- What you are asked to do:
Without altering anything, output the material below.

- Collected data:

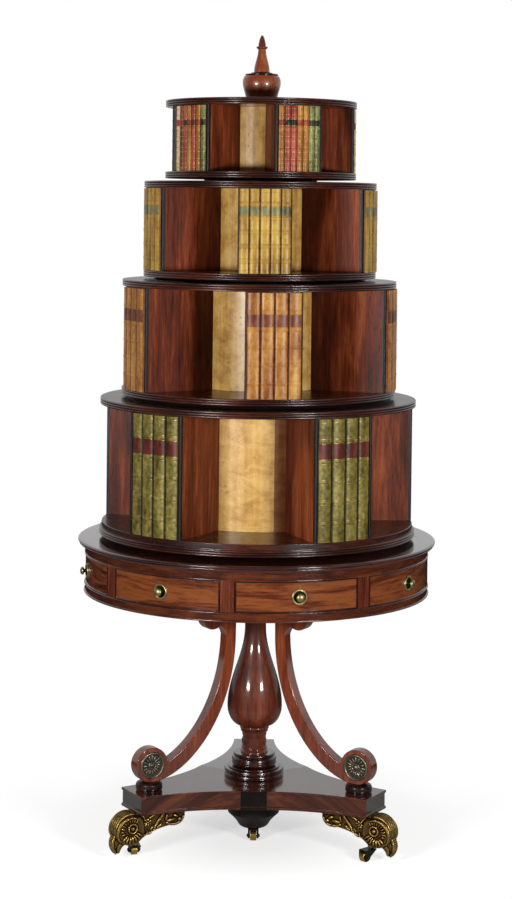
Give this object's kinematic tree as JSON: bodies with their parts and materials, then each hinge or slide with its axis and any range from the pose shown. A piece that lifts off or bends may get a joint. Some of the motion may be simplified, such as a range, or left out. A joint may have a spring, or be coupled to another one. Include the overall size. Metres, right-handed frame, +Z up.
{
  "type": "revolving bookcase",
  "caption": "Tall round bookcase with turning tiers of book compartments above a drum table with drawers, on a column, scroll legs and casters.",
  "frame": {"origin": "on the floor under the spindle", "axes": "+Z up, -Y the front, +X to the viewer's right"},
  "size_m": [0.8599, 0.86, 1.943],
  "materials": {
    "mahogany": "polished",
    "mahogany_dark": "polished",
    "mahogany_figured": "polished",
    "mahogany_light": "polished",
    "satinwood": "polished",
    "carcass_wood": "plain",
    "green_leather": "mottled",
    "tan_leather": "smooth",
    "pale_vellum": "smooth",
    "mixed_leather": "smooth",
    "brass": "polished",
    "brass_aged": "aged",
    "dark_iron": "japanned",
    "steel": "turned"
  },
  "bodies": {
    "stand": {"platform": "mahogany", "plinth": "mahogany_dark", "column": "mahogany", "pendant_boss": "mahogany_dark", "scroll_leg_1": "mahogany", "scroll_leg_2": "mahogany", "scroll_leg_3": "mahogany", "leg_buns": "mahogany_dark", "leg_rosettes": "brass", "brass_foot_1": "brass_aged", "brass_foot_2": "brass_aged", "brass_foot_3": "brass_aged", "top_block": "mahogany_dark", "table_floor": "carcass_wood", "lower_rail": "mahogany", "drawer_frame": "mahogany", "upper_rail": "mahogany", "table_top": "mahogany_dark", "blank_fronts": "mahogany_figured", "blank_pulls": "brass", "spindle": "steel", "bearing_discs": "mahogany_dark", "finial_urn": "mahogany_light", "finial_spire": "mahogany"},
    "tier_1": {"tier_1_base": "mahogany_dark", "tier_1_cap": "mahogany_dark", "tier_1_drum": "satinwood", "tier_1_panels": "mahogany", "tier_1_spines": "green_leather"},
    "tier_2": {"tier_2_base": "mahogany_dark", "tier_2_cap": "mahogany_dark", "tier_2_drum": "satinwood", "tier_2_panels": "mahogany", "tier_2_spines": "tan_leather"},
    "tier_3": {"tier_3_base": "mahogany_dark", "tier_3_cap": "mahogany_dark", "tier_3_drum": "satinwood", "tier_3_panels": "mahogany", "tier_3_spines": "pale_vellum"},
    "tier_4": {"tier_4_base": "mahogany_dark", "tier_4_cap": "mahogany_dark", "tier_4_drum": "satinwood", "tier_4_panels": "mahogany", "tier_4_spines": "mixed_leather"},
    "drawer_1": {"drawer_1": "mahogany_figured", "drawer_1_pull": "brass"},
    "drawer_2": {"drawer_2": "mahogany_figured", "drawer_2_pull": "brass"},
    "drawer_3": {"drawer_3": "mahogany_figured", "drawer_3_pull": "brass"},
    "drawer_4": {"drawer_4": "mahogany_figured", "drawer_4_pull": "brass"},
    "fork_1": {"caster_fork_1": "dark_iron"},
    "wheel_1": {"caster_wheel_1": "brass"},
    "fork_2": {"caster_fork_2": "dark_iron"},
    "wheel_2": {"caster_wheel_2": "brass"},
    "fork_3": {"caster_fork_3": "dark_iron"},
    "wheel_3": {"caster_wheel_3": "brass"},
    "fork_4": {"caster_fork_4": "dark_iron"},
    "wheel_4": {"caster_wheel_4": "brass"}
  },
  "joints": [
    {"name": "tier_1_turn", "type": "hinge", "parent": "stand", "child": "tier_1", "pos_m": [0, 0, 0.7745], "axis": [0, 0, 1], "continuous": true},
    {"name": "tier_2_turn", "type": "hinge", "parent": "stand", "child": "tier_2", "pos_m": [0, 0, 1.0955], "axis": [0, 0, 1], "continuous": true},
    {"name": "tier_3_turn", "type": "hinge", "parent": "stand", "child": "tier_3", "pos_m": [0, 0, 1.3775], "axis": [0, 0, 1], "continuous": true},
    {"name": "tier_4_turn", "type": "hinge", "parent": "stand", "child": "tier_4", "pos_m": [0, 0, 1.6125], "axis": [0, 0, 1], "continuous": true},
    {"name": "drawer_1_slide", "type": "slide", "parent": "stand", "child": "drawer_1", "axis": [0.2334, -0.9724, 0], "range_m": [0, 0.2]},
    {"name": "drawer_2_slide", "type": "slide", "parent": "stand", "child": "drawer_2", "axis": [0.9724, 0.2334, 0], "range_m": [0, 0.2]},
    {"name": "drawer_3_slide", "type": "slide", "parent": "stand", "child": "drawer_3", "axis": [-0.2334, 0.9724, 0], "range_m": [0, 0.2]},
    {"name": "drawer_4_slide", "type": "slide", "parent": "stand", "child": "drawer_4", "axis": [-0.9724, -0.2334, 0], "range_m": [0, 0.2]},
    {"name": "caster_1_swivel", "type": "hinge", "parent": "stand", "child": "fork_1", "pos_m": [0.27713, -0.16, 0.028], "axis": [0, 0, 1], "continuous": true},
    {"name": "caster_1_roll", "type": "hinge", "parent": "fork_1", "child": "wheel_1", "pos_m": [0.26152, -0.17405, 0.012], "axis": [0.6691, -0.7431, 0], "continuous": true},
    {"name": "caster_2_swivel", "type": "hinge", "parent": "stand", "child": "fork_2", "pos_m": [-0.27713, -0.16, 0.028], "axis": [0, 0, 1], "continuous": true},
    {"name": "caster_2_roll", "type": "hinge", "parent": "fork_2", "child": "wheel_2", "pos_m": [-0.28149, -0.13946, 0.012], "axis": [-0.9781, -0.2079, 0], "continuous": true},
    {"name": "caster_3_swivel", "type": "hinge", "parent": "stand", "child": "fork_3", "pos_m": [0, 0.32, 0.028], "axis": [0, 0, 1], "continuous": true},
    {"name": "caster_3_roll", "type": "hinge", "parent": "fork_3", "child": "wheel_3", "pos_m": [0.0105, 0.33819, 0.012], "axis": [-0.866, 0.5, 0], "continuous": true},
    {"name": "caster_4_swivel", "type": "hinge", "parent": "stand", "child": "fork_4", "pos_m": [0, 0, 0.028], "axis": [0, 0, 1], "continuous": true},
    {"name": "caster_4_roll", "type": "hinge", "parent": "fork_4", "child": "wheel_4", "pos_m": [0, -0.021, 0.012], "axis": [1, 0, 0], "continuous": true}
  ]
}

- Solution to the exercise:
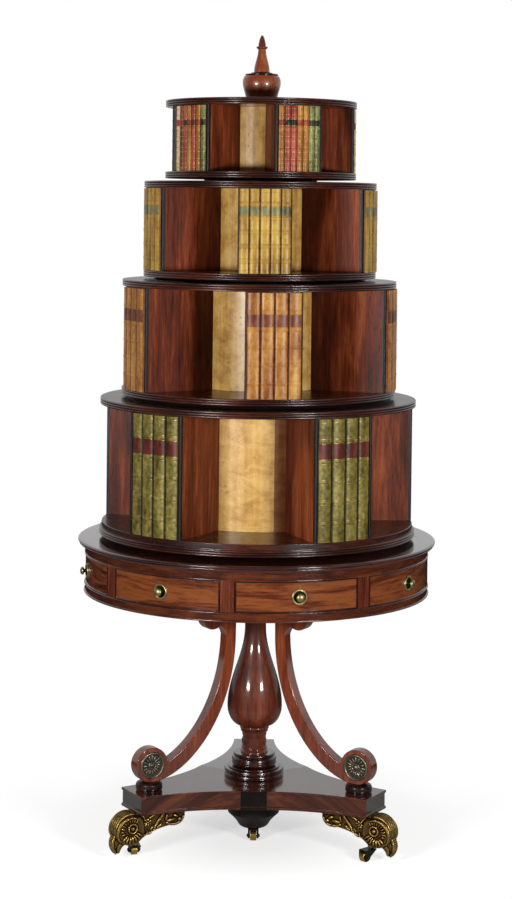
Give this object's kinematic tree as JSON: bodies with their parts and materials, then each hinge or slide with its axis and any range from the pose shown. A piece that lifts off or bends may get a joint. Some of the motion may be simplified, such as a range, or left out. A joint may have a spring, or be coupled to another one. Include the overall size. Metres, right-handed frame, +Z up.
{
  "type": "revolving bookcase",
  "caption": "Tall round bookcase with turning tiers of book compartments above a drum table with drawers, on a column, scroll legs and casters.",
  "frame": {"origin": "on the floor under the spindle", "axes": "+Z up, -Y the front, +X to the viewer's right"},
  "size_m": [0.8599, 0.86, 1.943],
  "materials": {
    "mahogany": "polished",
    "mahogany_dark": "polished",
    "mahogany_figured": "polished",
    "mahogany_light": "polished",
    "satinwood": "polished",
    "carcass_wood": "plain",
    "green_leather": "mottled",
    "tan_leather": "smooth",
    "pale_vellum": "smooth",
    "mixed_leather": "smooth",
    "brass": "polished",
    "brass_aged": "aged",
    "dark_iron": "japanned",
    "steel": "turned"
  },
  "bodies": {
    "stand": {"platform": "mahogany", "plinth": "mahogany_dark", "column": "mahogany", "pendant_boss": "mahogany_dark", "scroll_leg_1": "mahogany", "scroll_leg_2": "mahogany", "scroll_leg_3": "mahogany", "leg_buns": "mahogany_dark", "leg_rosettes": "brass", "brass_foot_1": "brass_aged", "brass_foot_2": "brass_aged", "brass_foot_3": "brass_aged", "top_block": "mahogany_dark", "table_floor": "carcass_wood", "lower_rail": "mahogany", "drawer_frame": "mahogany", "upper_rail": "mahogany", "table_top": "mahogany_dark", "blank_fronts": "mahogany_figured", "blank_pulls": "brass", "spindle": "steel", "bearing_discs": "mahogany_dark", "finial_urn": "mahogany_light", "finial_spire": "mahogany"},
    "tier_1": {"tier_1_base": "mahogany_dark", "tier_1_cap": "mahogany_dark", "tier_1_drum": "satinwood", "tier_1_panels": "mahogany", "tier_1_spines": "green_leather"},
    "tier_2": {"tier_2_base": "mahogany_dark", "tier_2_cap": "mahogany_dark", "tier_2_drum": "satinwood", "tier_2_panels": "mahogany", "tier_2_spines": "tan_leather"},
    "tier_3": {"tier_3_base": "mahogany_dark", "tier_3_cap": "mahogany_dark", "tier_3_drum": "satinwood", "tier_3_panels": "mahogany", "tier_3_spines": "pale_vellum"},
    "tier_4": {"tier_4_base": "mahogany_dark", "tier_4_cap": "mahogany_dark", "tier_4_drum": "satinwood", "tier_4_panels": "mahogany", "tier_4_spines": "mixed_leather"},
    "drawer_1": {"drawer_1": "mahogany_figured", "drawer_1_pull": "brass"},
    "drawer_2": {"drawer_2": "mahogany_figured", "drawer_2_pull": "brass"},
    "drawer_3": {"drawer_3": "mahogany_figured", "drawer_3_pull": "brass"},
    "drawer_4": {"drawer_4": "mahogany_figured", "drawer_4_pull": "brass"},
    "fork_1": {"caster_fork_1": "dark_iron"},
    "wheel_1": {"caster_wheel_1": "brass"},
    "fork_2": {"caster_fork_2": "dark_iron"},
    "wheel_2": {"caster_wheel_2": "brass"},
    "fork_3": {"caster_fork_3": "dark_iron"},
    "wheel_3": {"caster_wheel_3": "brass"},
    "fork_4": {"caster_fork_4": "dark_iron"},
    "wheel_4": {"caster_wheel_4": "brass"}
  },
  "joints": [
    {"name": "tier_1_turn", "type": "hinge", "parent": "stand", "child": "tier_1", "pos_m": [0, 0, 0.7745], "axis": [0, 0, 1], "continuous": true},
    {"name": "tier_2_turn", "type": "hinge", "parent": "stand", "child": "tier_2", "pos_m": [0, 0, 1.0955], "axis": [0, 0, 1], "continuous": true},
    {"name": "tier_3_turn", "type": "hinge", "parent": "stand", "child": "tier_3", "pos_m": [0, 0, 1.3775], "axis": [0, 0, 1], "continuous": true},
    {"name": "tier_4_turn", "type": "hinge", "parent": "stand", "child": "tier_4", "pos_m": [0, 0, 1.6125], "axis": [0, 0, 1], "continuous": true},
    {"name": "drawer_1_slide", "type": "slide", "parent": "stand", "child": "drawer_1", "axis": [0.2334, -0.9724, 0], "range_m": [0, 0.2]},
    {"name": "drawer_2_slide", "type": "slide", "parent": "stand", "child": "drawer_2", "axis": [0.9724, 0.2334, 0], "range_m": [0, 0.2]},
    {"name": "drawer_3_slide", "type": "slide", "parent": "stand", "child": "drawer_3", "axis": [-0.2334, 0.9724, 0], "range_m": [0, 0.2]},
    {"name": "drawer_4_slide", "type": "slide", "parent": "stand", "child": "drawer_4", "axis": [-0.9724, -0.2334, 0], "range_m": [0, 0.2]},
    {"name": "caster_1_swivel", "type": "hinge", "parent": "stand", "child": "fork_1", "pos_m": [0.27713, -0.16, 0.028], "axis": [0, 0, 1], "continuous": true},
    {"name": "caster_1_roll", "type": "hinge", "parent": "fork_1", "child": "wheel_1", "pos_m": [0.26152, -0.17405, 0.012], "axis": [0.6691, -0.7431, 0], "continuous": true},
    {"name": "caster_2_swivel", "type": "hinge", "parent": "stand", "child": "fork_2", "pos_m": [-0.27713, -0.16, 0.028], "axis": [0, 0, 1], "continuous": true},
    {"name": "caster_2_roll", "type": "hinge", "parent": "fork_2", "child": "wheel_2", "pos_m": [-0.28149, -0.13946, 0.012], "axis": [-0.9781, -0.2079, 0], "continuous": true},
    {"name": "caster_3_swivel", "type": "hinge", "parent": "stand", "child": "fork_3", "pos_m": [0, 0.32, 0.028], "axis": [0, 0, 1], "continuous": true},
    {"name": "caster_3_roll", "type": "hinge", "parent": "fork_3", "child": "wheel_3", "pos_m": [0.0105, 0.33819, 0.012], "axis": [-0.866, 0.5, 0], "continuous": true},
    {"name": "caster_4_swivel", "type": "hinge", "parent": "stand", "child": "fork_4", "pos_m": [0, 0, 0.028], "axis": [0, 0, 1], "continuous": true},
    {"name": "caster_4_roll", "type": "hinge", "parent": "fork_4", "child": "wheel_4", "pos_m": [0, -0.021, 0.012], "axis": [1, 0, 0], "continuous": true}
  ]
}